KS Trust v Afrasia Bank Zimbabwe Ltd & Anor HH 572-16 (unreported), followed
Companies Act [Chapter 24:03], s 273 (1)(b)(iii), (v)
N Chamisa, for the applicants
Ms F Mahere, for the first respondent
This is an application in terms of s 273 (1)(b)(iii) of the Companies Act [Chapter 24:03] in which the applicants apply for file removal of Winsley Militala as provisional liquidator for McDowells International (Pvt) Ltd (under provisional liquidation) (“McDowells”) and Lee’s Inn Hotel (Pvt) Ltd (“Lee’s”). The relevant provision of the Act which the applicants sought to rely on reads as follows:
“273 Power of court to declare person disqualified from being liquidator or to remove liquidator
(1) The court, on the application of the Master or person having an interest in the winding up—
(a) may declare that any person proposed or appointed as liquidator is disqualified under section 272 from holding the office and, if he has been appointed, may remove him therefrom;
(b) may remove any liquidator from his office upon any of the following grounds—
(i) absence from Zimbabwe, ill-health or any other factor tending to interfere with the performance of his duties as liquidator;
(ii) that he has accepted or offered or agreed to accept or has solicited from any auctioneer, agent or other person employed on behalf of the company any share of the commission or remuneration or of any other benefit whatever accruing to such auctioneer, agent or other person;
(iii) misconduct, including any failure to satisfy a lawful demand of the Master or of a commissioner appointed by the court;
(iv) failure to perform any of the duties imposed on him by this Act;
(v) any other good cause…”
The basis upon which this application is made is found in the applicant’s founding affidavit.
The applicants allege that:
(a) the first respondent has abdicated his responsibility in either capacity;
(b) he has lost the confidence of both creditors and the members;
(c) he is unfit to continue in office as provisional liquidator;
(d) in all the circumstances it is desirable that he be removed from his position of trust.

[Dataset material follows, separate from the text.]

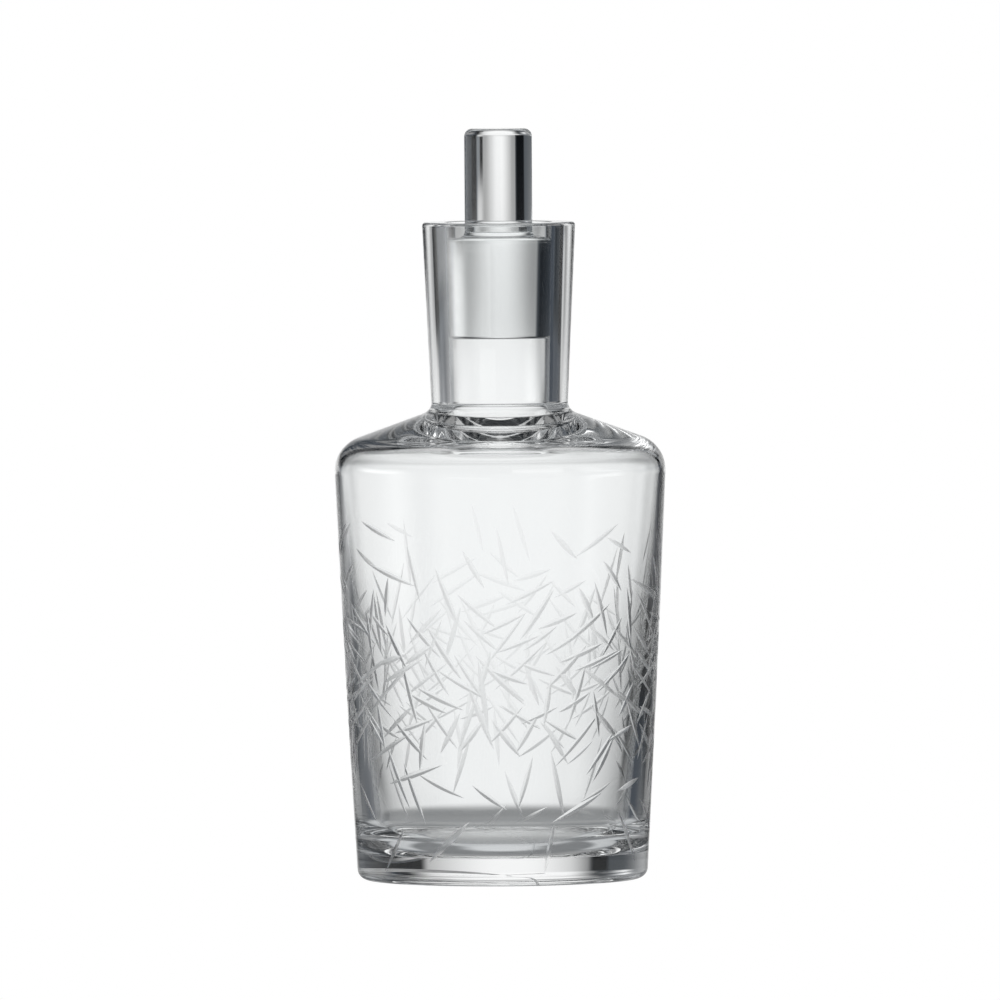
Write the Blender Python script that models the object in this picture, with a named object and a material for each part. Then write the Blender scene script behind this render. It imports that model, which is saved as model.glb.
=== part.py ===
"""A clear glass whiskey decanter with a solid glass stopper.

The bottle is one turned glass shell: a heavy foot, a body that widens upwards, a sloping
shoulder and a thick neck that flares to the rim. The stopper is one solid turned piece. Its
tapered shaft seats in the taper of the bore, and its knob stands above the rim.

Run it with blender --background --python part.py, or from Blender's text editor. Lengths are
in metres and +Z is up. The origin is the centre of the ring that the bottle stands on.
"""

import math

import bmesh
import bpy
from mathutils import Vector

# Outside of the bottle
BASE_RADIUS = 0.0475
SHOULDER_RADIUS = 0.0547
BODY_HEIGHT = 0.1422
WALL_SWELL = 0.0002
SHOULDER_RISE = 0.0117
NECK_HEIGHT = 0.0617
FOOT_ROUND = 0.0037
SHOULDER_ROUND = 0.0117
NECK_ROOT_ROUND = 0.0040
RIM_ROUND = 0.0012
MOUTH_ROUND = 0.0008

# Ring that the bottle stands on, and the shallow hollow inside it
CONTACT_RING_WIDTH = 0.011
KICK_DEPTH = 0.0031

# Thickness of the glass
BASE_THICKNESS = 0.00875
FOOT_WALL = 0.00675
SHOULDER_WALL = 0.0018
NECK_ROOT_WALL = 0.0060
RIM_WALL = 0.00765

# Hollow of the bottle
FLOOR_ROUND = 0.0136
INNER_SHOULDER_ROUND = 0.0088
BORE_END_DEPTH = 0.00495
BORE_END_ROUND = 0.00535

# Tapered joint that the bore and the stopper's shaft share; the taper is the radius lost per depth
BORE_MOUTH_RADIUS = 0.0175
BORE_TAPER = 0.0195
JOINT_CLEARANCE = 0.0003

# Stopper
STOPPER_RECESS = 0.0047
SHAFT_LENGTH = 0.0332
SHAFT_EDGE_ROUND = 0.0010
KNOB_RADIUS = 0.0111
KNOB_HEIGHT = 0.0353
KNOB_TOP_ROUND = 0.0026
KNOB_ROOT_ROUND = 0.0020

# Facets of the turned surfaces
FACETS_AROUND = 64
ARC_STEP = math.radians(18)
WALL_STEPS = 6
KICK_STEPS = 3
MERGE_DISTANCE = 0.000001
SHARP_ANGLE = math.radians(35)

# Places that follow from the sizes
NECK_ROOT_HEIGHT = BODY_HEIGHT + SHOULDER_RISE
RIM_HEIGHT = NECK_ROOT_HEIGHT + NECK_HEIGHT
BORE_END_HEIGHT = NECK_ROOT_HEIGHT - BORE_END_DEPTH
LEDGE_HEIGHT = RIM_HEIGHT - STOPPER_RECESS


def clear_scene():
    """Remove every object of the open scene."""
    for thing in list(bpy.data.objects):
        bpy.data.objects.remove(thing, do_unlink=True)


def bore_radius(height):
    """Radius of the tapered bore at a height above the ground."""
    return BORE_MOUTH_RADIUS - BORE_TAPER * (RIM_HEIGHT - height)


def corner(radius, height, rounding=0.0):
    """A corner of a turned profile: its place, and the radius of the arc that rounds it."""
    return Vector((radius, height)), rounding


def arc_at(before, point, after, radius):
    """Points of the arc that rounds one corner, limited to half of the shorter side."""
    back = before - point
    ahead = after - point
    half_angle = back.angle(ahead) / 2
    reach = min(radius / math.tan(half_angle), back.length / 2, ahead.length / 2)
    start = point + back.normalized() * reach
    middle = point + (back.normalized() + ahead.normalized()).normalized() * reach / math.cos(half_angle)
    turn = math.pi - 2 * half_angle
    side = math.copysign(1.0, back.cross(ahead))
    steps = max(2, math.ceil(turn / ARC_STEP))
    spoke = start - middle
    arc = []
    for step in range(steps + 1):
        angle = -side * turn * step / steps
        swung = Vector((spoke.x * math.cos(angle) - spoke.y * math.sin(angle),
                        spoke.x * math.sin(angle) + spoke.y * math.cos(angle)))
        arc.append(middle + swung)
    return arc


def rounded(corners):
    """Turn a list of corners into profile points, with an arc wherever a corner has a rounding."""
    points = []
    for index, (point, rounding) in enumerate(corners):
        if rounding:
            points += arc_at(corners[index - 1][0], point, corners[index + 1][0], rounding)
        else:
            points.append(point)
    return points


def swelled(start, end, swell):
    """Corners between two points, pushed out to the right of the way by a shallow parabola."""
    way = end - start
    outward = Vector((way.y, -way.x)).normalized()
    corners = []
    for step in range(1, WALL_STEPS):
        share = step / WALL_STEPS
        push = 4 * share * (1 - share) * swell
        corners.append((start + way * share + outward * push, 0.0))
    return corners


def kick_corners():
    """The shallow dish under the base, from the axis out to the ring that the bottle stands on."""
    kick_radius = BASE_RADIUS - FOOT_ROUND - CONTACT_RING_WIDTH
    corners = []
    for step in range(KICK_STEPS + 1):
        share = step / KICK_STEPS
        corners.append(corner(kick_radius * share, KICK_DEPTH * (1 - share ** 2)))
    return corners


def bottle_profile():
    """Profile of the bottle, up its outside from under the base and down its inside to the floor."""
    foot = corner(BASE_RADIUS, 0.0, FOOT_ROUND)
    shoulder = corner(SHOULDER_RADIUS, BODY_HEIGHT, SHOULDER_ROUND)
    neck_root = corner(bore_radius(NECK_ROOT_HEIGHT) + NECK_ROOT_WALL, NECK_ROOT_HEIGHT, NECK_ROOT_ROUND)
    rim = corner(BORE_MOUTH_RADIUS + RIM_WALL, RIM_HEIGHT, RIM_ROUND)
    mouth = corner(BORE_MOUTH_RADIUS, RIM_HEIGHT, MOUTH_ROUND)
    bore_end = corner(bore_radius(BORE_END_HEIGHT), BORE_END_HEIGHT, BORE_END_ROUND)

    shoulder_slope = SHOULDER_RISE / (SHOULDER_RADIUS - neck_root[0].x)
    wall_drop = SHOULDER_WALL * math.hypot(1.0, shoulder_slope) - SHOULDER_WALL * shoulder_slope
    inner_shoulder = corner(SHOULDER_RADIUS - SHOULDER_WALL, BODY_HEIGHT - wall_drop, INNER_SHOULDER_ROUND)
    inner_foot = corner(BASE_RADIUS - FOOT_WALL, BASE_THICKNESS, FLOOR_ROUND)

    corners = kick_corners() + [foot]
    corners += swelled(foot[0], shoulder[0], WALL_SWELL)
    corners += [shoulder, neck_root, rim, mouth, bore_end, inner_shoulder]
    corners += swelled(inner_shoulder[0], inner_foot[0], -WALL_SWELL)
    corners += [inner_foot, corner(0.0, BASE_THICKNESS)]
    return rounded(corners)


def stopper_profile():
    """Profile of the stopper, with its origin on the ledge where the knob meets the shaft."""
    shaft_top = bore_radius(LEDGE_HEIGHT) - JOINT_CLEARANCE
    shaft_end = bore_radius(LEDGE_HEIGHT - SHAFT_LENGTH) - JOINT_CLEARANCE
    return rounded([
        corner(0.0, -SHAFT_LENGTH),
        corner(shaft_end, -SHAFT_LENGTH, SHAFT_EDGE_ROUND),
        corner(shaft_top, 0.0, SHAFT_EDGE_ROUND),
        corner(KNOB_RADIUS, 0.0, KNOB_ROOT_ROUND),
        corner(KNOB_RADIUS, KNOB_HEIGHT, KNOB_TOP_ROUND),
        corner(0.0, KNOB_HEIGHT),
    ])


def glass(name, colour):
    """Clear polished lead glass, a little cool in its thick parts."""
    material = bpy.data.materials.new(name)
    material.use_nodes = True
    surface = material.node_tree.nodes["Principled BSDF"]
    surface.inputs["Base Color"].default_value = (*colour, 1.0)
    surface.inputs["Metallic"].default_value = 0.0
    surface.inputs["Roughness"].default_value = 0.02
    surface.inputs["IOR"].default_value = 1.52
    surface.inputs["Transmission Weight"].default_value = 1.0
    return material


def turned(name, profile, material):
    """Spin a profile of (radius, height) points round the Z axis into one closed solid."""
    shape = bmesh.new()
    rings = [shape.verts.new((point.x, 0.0, point.y)) for point in profile]
    for lower, upper in zip(rings, rings[1:]):
        shape.edges.new((lower, upper))
    bmesh.ops.spin(
        shape,
        geom=shape.verts[:] + shape.edges[:],
        cent=(0.0, 0.0, 0.0),
        axis=(0.0, 0.0, 1.0),
        angle=math.tau,
        steps=FACETS_AROUND,
        use_merge=True,
    )
    bmesh.ops.remove_doubles(shape, verts=shape.verts[:], dist=MERGE_DISTANCE)
    bmesh.ops.recalc_face_normals(shape, faces=shape.faces[:])

    mesh = bpy.data.meshes.new(name)
    shape.to_mesh(mesh)
    shape.free()
    mesh.shade_smooth()
    mesh.set_sharp_from_angle(angle=SHARP_ANGLE)
    mesh.materials.append(material)
    solid = bpy.data.objects.new(name, mesh)
    bpy.context.scene.collection.objects.link(solid)
    return solid


def make_bottle():
    """The blown bottle, standing at the origin."""
    return turned("bottle", bottle_profile(), glass("bottle glass", (0.93, 0.95, 0.97)))


def make_stopper():
    """The solid stopper, under an empty on the axis that it is lifted along."""
    axis = bpy.data.objects.new("stopper_axis", None)
    axis.location = (0.0, 0.0, LEDGE_HEIGHT)
    bpy.context.scene.collection.objects.link(axis)
    stopper = turned("stopper", stopper_profile(), glass("stopper glass", (0.92, 0.94, 0.96)))
    stopper.parent = axis
    return stopper


def main():
    """Build the decanter in the open scene."""
    clear_scene()
    make_bottle()
    make_stopper()


main()
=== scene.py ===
"""Looks of a clear glass whiskey decanter: polished turned glass with needle cuts, in a white studio.

The bottle and its stopper are turned surfaces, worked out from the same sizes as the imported
solids. The needle cuts are real V grooves, ground into the outside of the bottle's wall.
Lengths are in metres, +Z is up, and the photograph looks along +Y.
"""

from __future__ import annotations

import logging
import math
from dataclasses import dataclass, field
from enum import Enum
from typing import Any

import bmesh
import bpy
import numpy as np
from mathutils import Matrix, Vector

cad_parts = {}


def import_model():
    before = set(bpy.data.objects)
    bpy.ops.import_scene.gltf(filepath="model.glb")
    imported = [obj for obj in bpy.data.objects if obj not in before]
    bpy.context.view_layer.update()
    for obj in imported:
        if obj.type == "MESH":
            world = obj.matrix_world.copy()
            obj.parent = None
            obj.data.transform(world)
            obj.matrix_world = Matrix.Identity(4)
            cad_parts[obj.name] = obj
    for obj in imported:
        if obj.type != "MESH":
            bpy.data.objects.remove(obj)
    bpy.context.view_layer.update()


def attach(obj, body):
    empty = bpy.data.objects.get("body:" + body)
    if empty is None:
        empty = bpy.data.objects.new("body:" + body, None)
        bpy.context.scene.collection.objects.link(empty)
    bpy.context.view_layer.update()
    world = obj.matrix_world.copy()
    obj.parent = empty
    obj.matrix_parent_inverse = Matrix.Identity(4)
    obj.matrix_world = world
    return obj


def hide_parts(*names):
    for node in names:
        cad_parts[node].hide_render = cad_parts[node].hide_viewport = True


LOG = logging.getLogger("decanter")
MM = 0.001
NEAR_ZERO = 0.001 * MM
DEGREE = math.pi / 180
FACETS_AROUND = 256
ARC_STEP = 4 * DEGREE
LEAST_ARC_STEPS = 3
RUN_STEP = 8 * MM
CREASE_ANGLE = 12 * DEGREE
GLASS_BOUNCES = 32


class Making(Enum):
    """How a face of the glass was made. The value is its material's name."""

    FIRE_POLISHED = "fire_polished_crystal"
    CUT_AND_POLISHED = "cut_and_polished_crystal"
    WHEEL_GROUND = "wheel_ground_crystal"


def linear(hex_colour: str) -> tuple[float, float, float, float]:
    """Turn an sRGB hex colour into the linear colour that a shader socket takes.

    Args:
        hex_colour: six hex digits, red, green and blue.

    Returns:
        Linear red, green, blue and an alpha of 1.
    """
    srgb = np.array([int(hex_colour[i : i + 2], 16) / 255 for i in (0, 2, 4)])
    low, high = srgb / 12.92, ((srgb + 0.055) / 1.055) ** 2.4
    return (*np.where(srgb <= 0.04045, low, high).tolist(), 1.0)


def add_node(
    tree: bpy.types.NodeTree,
    kind: str,
    settings: dict[str, Any] | None = None,
    links: dict[str | int, Any] | None = None,
) -> bpy.types.Node:
    """Add one node with its settings, and fill its inputs with values or links.

    Args:
        tree: the node tree that gets the node.
        kind: the node's type name.
        settings: properties of the node itself.
        links: input name or number to a value, or to the output socket that feeds it.

    Returns:
        The new node.
    """
    node = tree.nodes.new(kind)
    for name, value in (settings or {}).items():
        setattr(node, name, value)
    for key, value in (links or {}).items():
        if isinstance(value, bpy.types.NodeSocket):
            tree.links.new(value, node.inputs[key])
        else:
            node.inputs[key].default_value = value
    return node


@dataclass(frozen=True)
class Corner:
    """A corner of a turned profile: its place, the radius of the arc that rounds it, and how far
    the run from it to the next corner swells to the right of the way."""

    radius: float
    height: float
    rounding: float = 0.0
    swell: float = 0.0

    @property
    def place(self) -> np.ndarray:
        """The corner as an array of radius and height."""
        return np.array([self.radius, self.height])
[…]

(e) there are debtors who owe McDowells plus or minus US$ 1.2 million and most of these debtors are civil servants whose salaries can be garnished and the provisional liquidator has not embarked on any recovery process; such failure impacts heavily on resuscitating McDowells.
The applicants also allege that the first respondent turned against the shareholders and the company and decided to liquidate the companies. His attraction, “so far as he was concerned”, was to sell the hotel. They also allege that the first respondent never did anything to revive the fortunes of the company.
In the alternative, the applicants allege that the provisional liquidator deliberately understates the income of Lee’s in order to justify his proposition for liquidation.
The applicants gave, in their founding papers, the historical background to this matter part of which related to court challenges in respect of the Lee’s case which was heard before Munangati-Manongwa J in Case No HH 134/16 and the McDowells case which was heard before Tsanga J in Case No HH 349/16.
The challenge in the matter before Munangati-Manongwa J, was successful but the challenge in the matter before Tsanga J did not succeed and there is an appeal pending in that subsequent matter.
The applicants further allege that there is impropriety in the manner in which the first respondent has carried out his functions. The applicants aver that there is a duplication of claims between the two companies “which gives a false impression that the creditor’s claims are huge.” In addition, the applicants allege that the first respondent placed reliance on some non-existent
The applicants also allege that the first respondent dismissed all experienced employees and hired people related to him. The applicants stated that they would be in a position to provide details thereof should the first respondent challenge the production of further details.
The applicants further alleged that the first respondent was not managing a proper financial system. The money made by the hotel is not booked and the applicants allege that a discovery has been made that
“He runs a system which operated on two receipt books …”
First respondent’s case
The first respondent filed a notice of opposition and opposing affidavit.
He submitted that he had not abdicated his responsibility as provisional liquidator of McDowells and Lee’s and stipulated that other creditors had not lost confidence in him.
He submitted, in his opposing affidavit, that the companies in issue ran into serious permanent difficulties owing to the cancellation of McDowells’ operating licence.
He also submitted that, at the time he assumed office as provisional judicial manager, Lee’s was also unable to pay its debts in excess of US$ 500 000. He also submitted that the “temporary moratorium” as stated by the applicants would not have resuscitated the business to make them profitable.